◆ Supplied data:
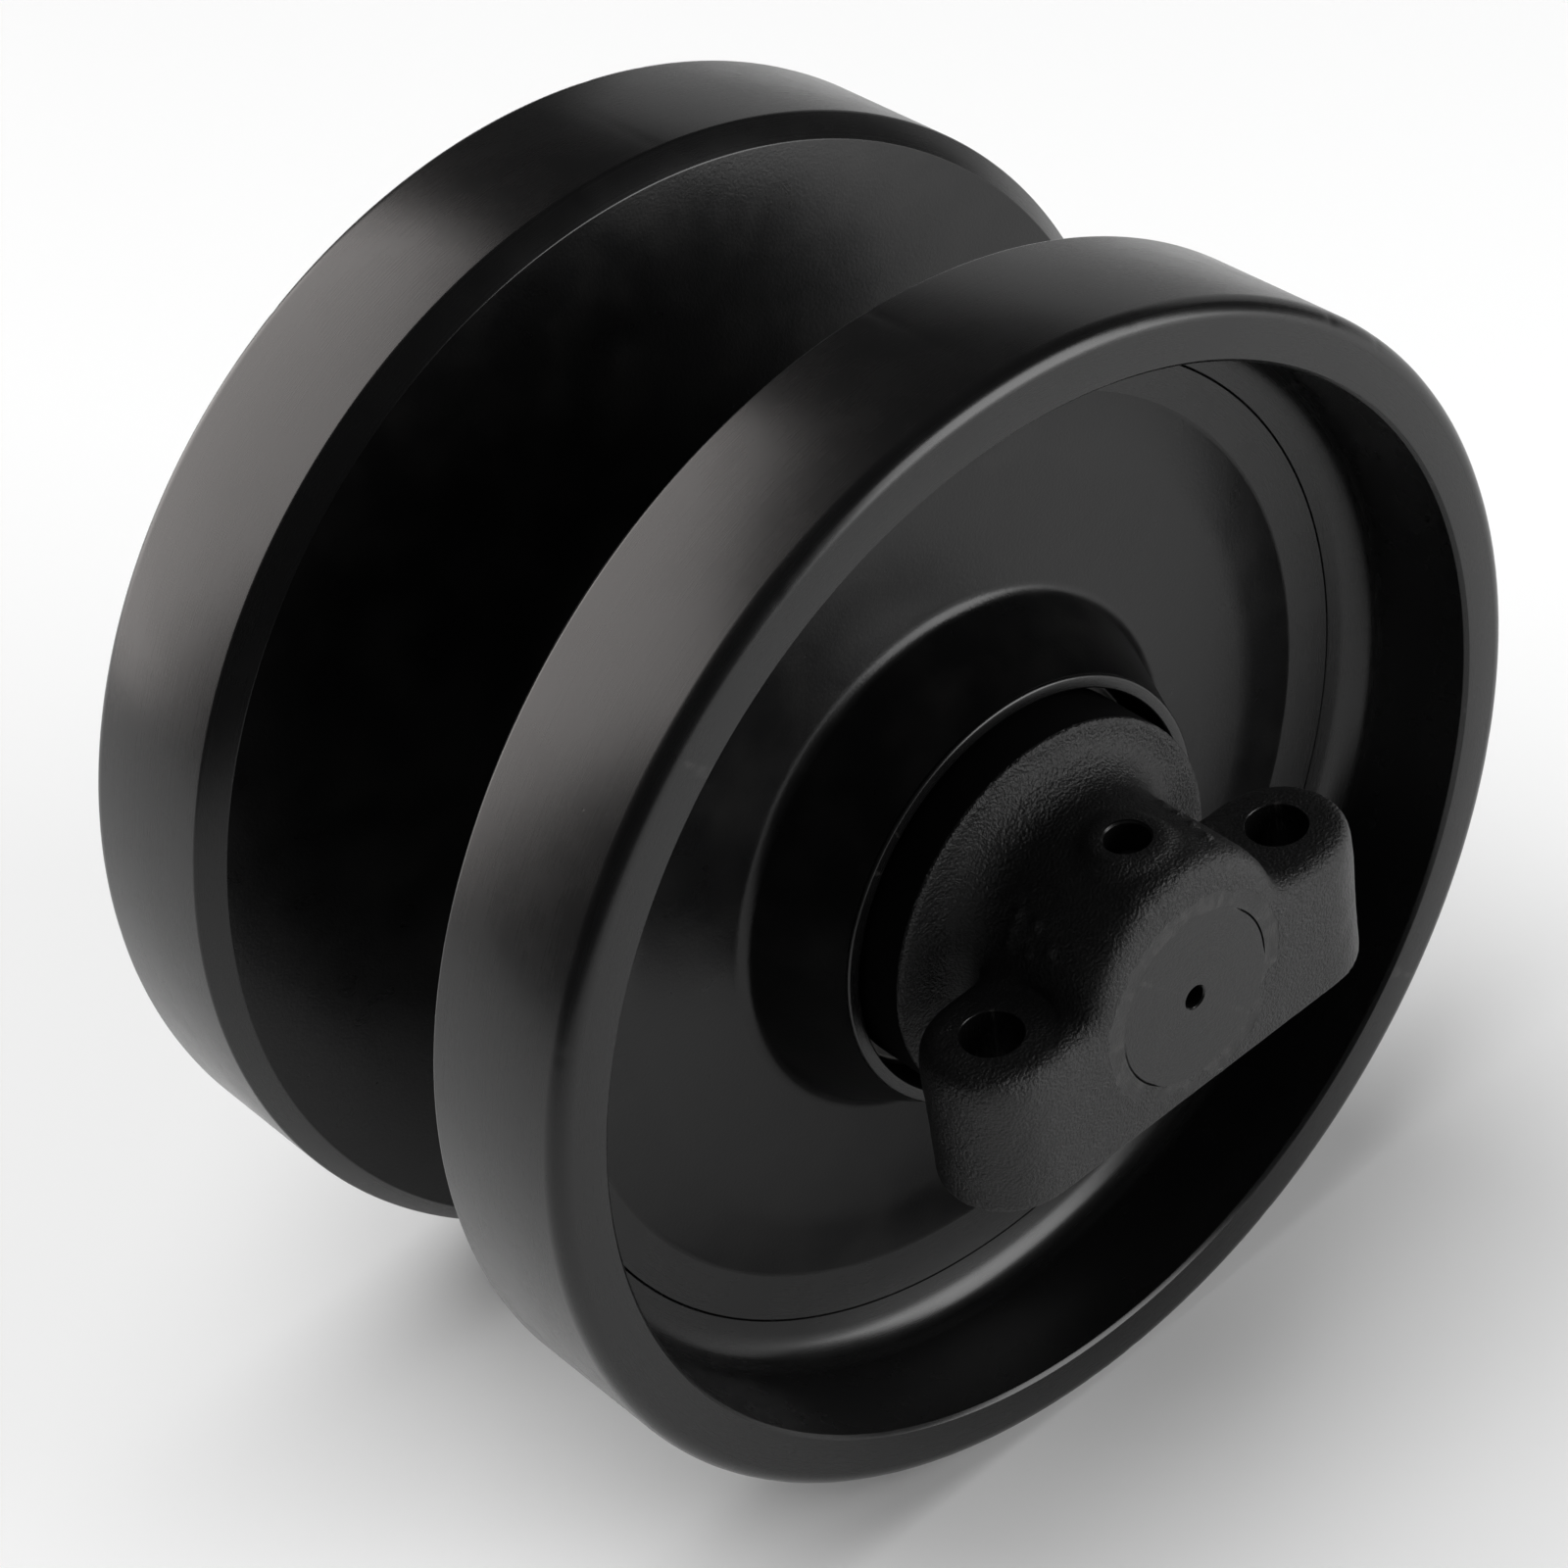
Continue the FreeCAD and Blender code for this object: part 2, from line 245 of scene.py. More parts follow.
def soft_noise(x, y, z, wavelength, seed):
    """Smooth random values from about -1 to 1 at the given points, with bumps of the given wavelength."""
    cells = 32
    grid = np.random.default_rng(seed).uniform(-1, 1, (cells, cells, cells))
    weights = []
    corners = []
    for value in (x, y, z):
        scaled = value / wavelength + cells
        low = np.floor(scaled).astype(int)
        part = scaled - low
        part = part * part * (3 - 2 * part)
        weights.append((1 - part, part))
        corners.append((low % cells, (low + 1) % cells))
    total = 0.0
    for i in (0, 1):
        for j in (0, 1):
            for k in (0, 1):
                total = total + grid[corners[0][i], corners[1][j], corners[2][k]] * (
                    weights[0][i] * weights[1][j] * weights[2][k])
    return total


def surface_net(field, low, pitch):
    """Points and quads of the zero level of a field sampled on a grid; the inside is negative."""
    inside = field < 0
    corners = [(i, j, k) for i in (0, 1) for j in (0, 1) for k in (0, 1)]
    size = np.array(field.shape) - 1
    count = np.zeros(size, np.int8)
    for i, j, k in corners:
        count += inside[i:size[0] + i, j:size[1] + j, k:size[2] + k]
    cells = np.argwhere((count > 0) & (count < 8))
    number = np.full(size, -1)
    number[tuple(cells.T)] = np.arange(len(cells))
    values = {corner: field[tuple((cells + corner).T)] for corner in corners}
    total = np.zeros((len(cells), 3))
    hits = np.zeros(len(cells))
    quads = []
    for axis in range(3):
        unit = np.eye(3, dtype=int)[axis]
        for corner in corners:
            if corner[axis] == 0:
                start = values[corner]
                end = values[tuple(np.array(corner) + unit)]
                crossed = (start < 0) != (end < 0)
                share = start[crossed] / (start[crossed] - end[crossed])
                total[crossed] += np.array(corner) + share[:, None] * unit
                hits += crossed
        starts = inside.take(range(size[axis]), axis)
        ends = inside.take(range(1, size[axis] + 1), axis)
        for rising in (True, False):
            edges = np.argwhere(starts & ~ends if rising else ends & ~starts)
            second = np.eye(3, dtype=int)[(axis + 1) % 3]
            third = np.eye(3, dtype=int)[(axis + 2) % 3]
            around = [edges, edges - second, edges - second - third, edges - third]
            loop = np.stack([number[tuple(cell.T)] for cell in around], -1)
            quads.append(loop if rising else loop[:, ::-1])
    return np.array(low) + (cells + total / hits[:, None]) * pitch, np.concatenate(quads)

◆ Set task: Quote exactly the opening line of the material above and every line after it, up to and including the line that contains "return total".

◆ Result of the exercise:
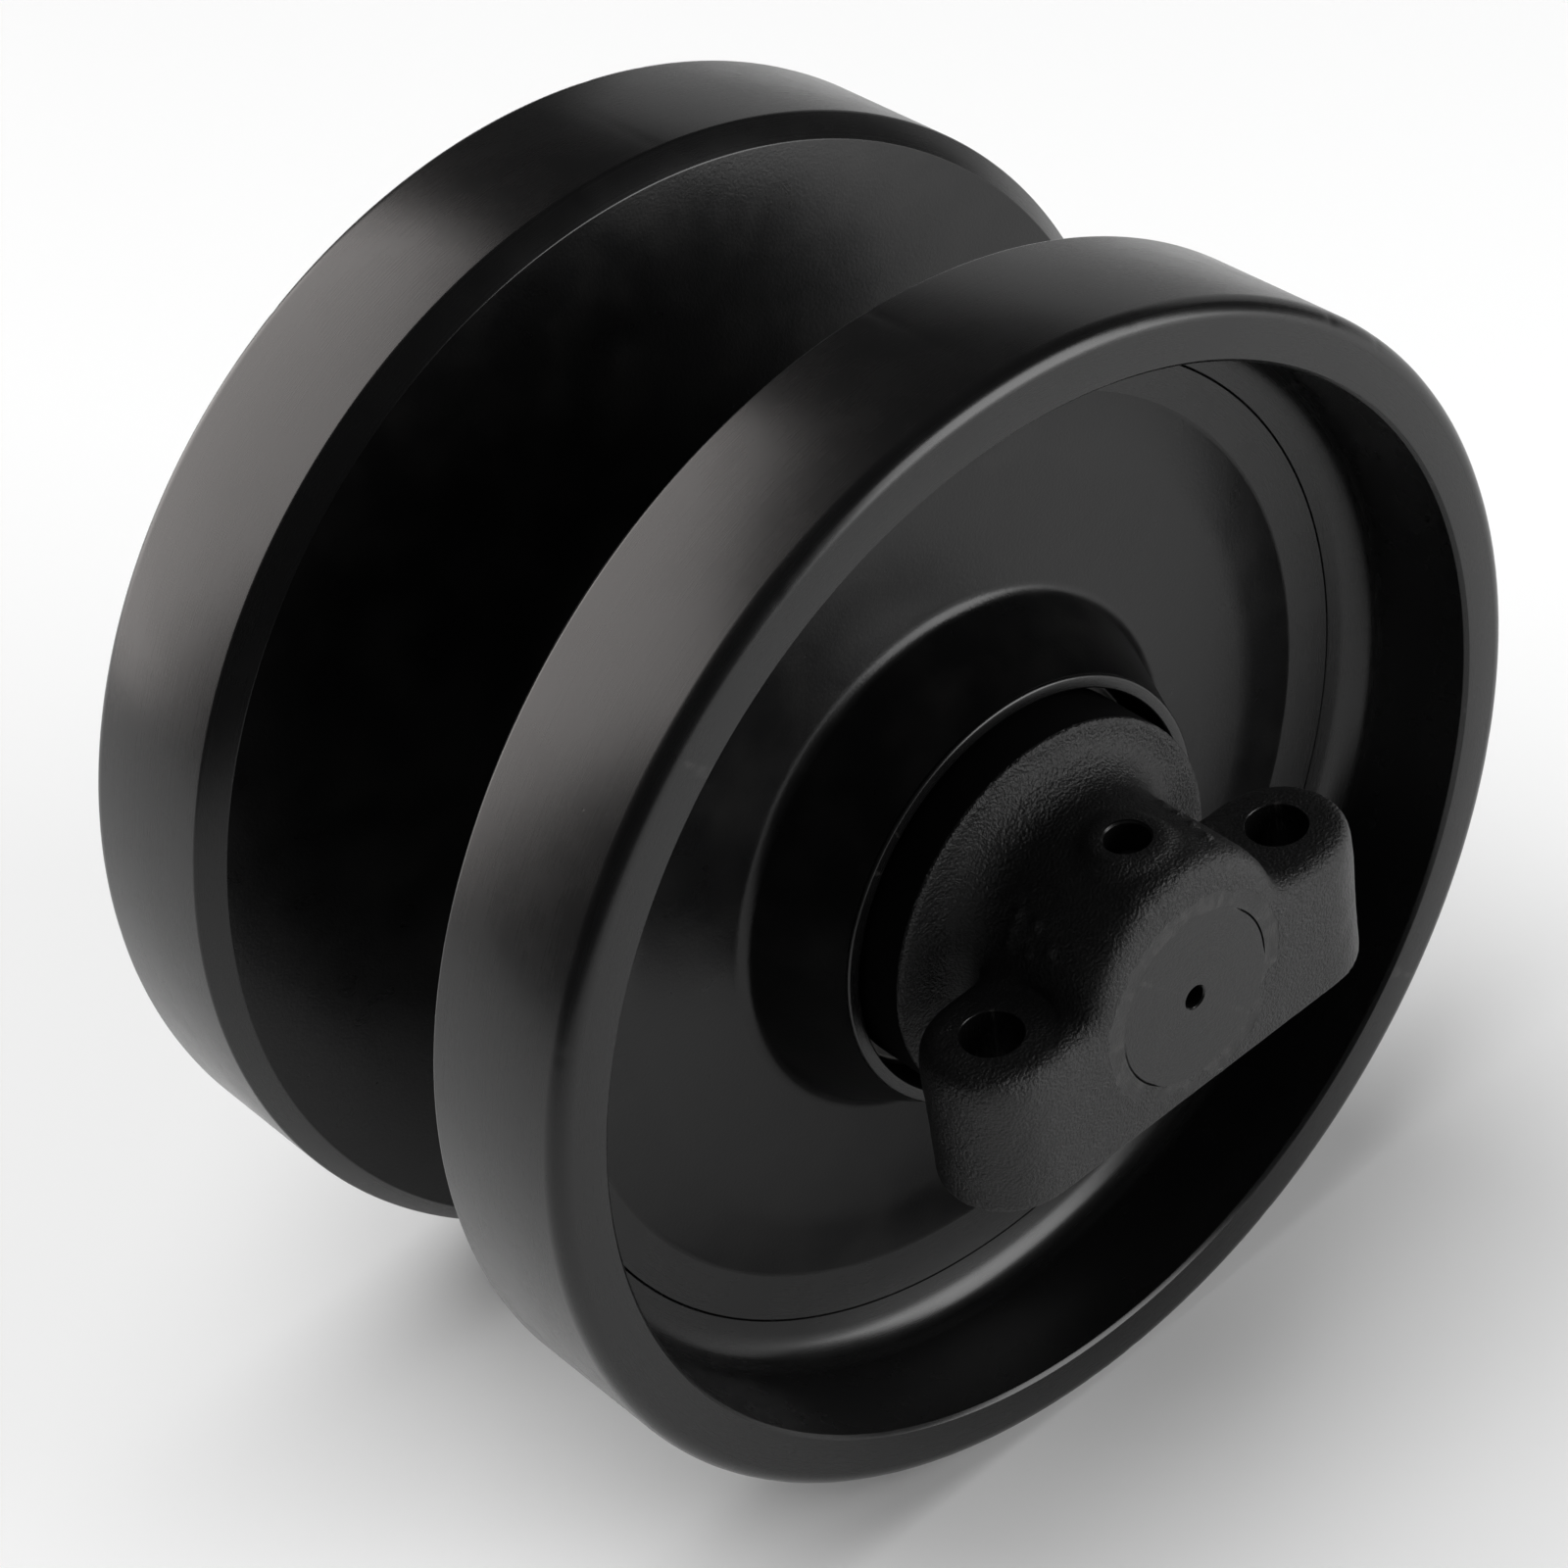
Continue the FreeCAD and Blender code for this object: part 2, from line 245 of scene.py. More parts follow.
def soft_noise(x, y, z, wavelength, seed):
    """Smooth random values from about -1 to 1 at the given points, with bumps of the given wavelength."""
    cells = 32
    grid = np.random.default_rng(seed).uniform(-1, 1, (cells, cells, cells))
    weights = []
    corners = []
    for value in (x, y, z):
        scaled = value / wavelength + cells
        low = np.floor(scaled).astype(int)
        part = scaled - low
        part = part * part * (3 - 2 * part)
        weights.append((1 - part, part))
        corners.append((low % cells, (low + 1) % cells))
    total = 0.0
    for i in (0, 1):
        for j in (0, 1):
            for k in (0, 1):
                total = total + grid[corners[0][i], corners[1][j], corners[2][k]] * (
                    weights[0][i] * weights[1][j] * weights[2][k])
    return total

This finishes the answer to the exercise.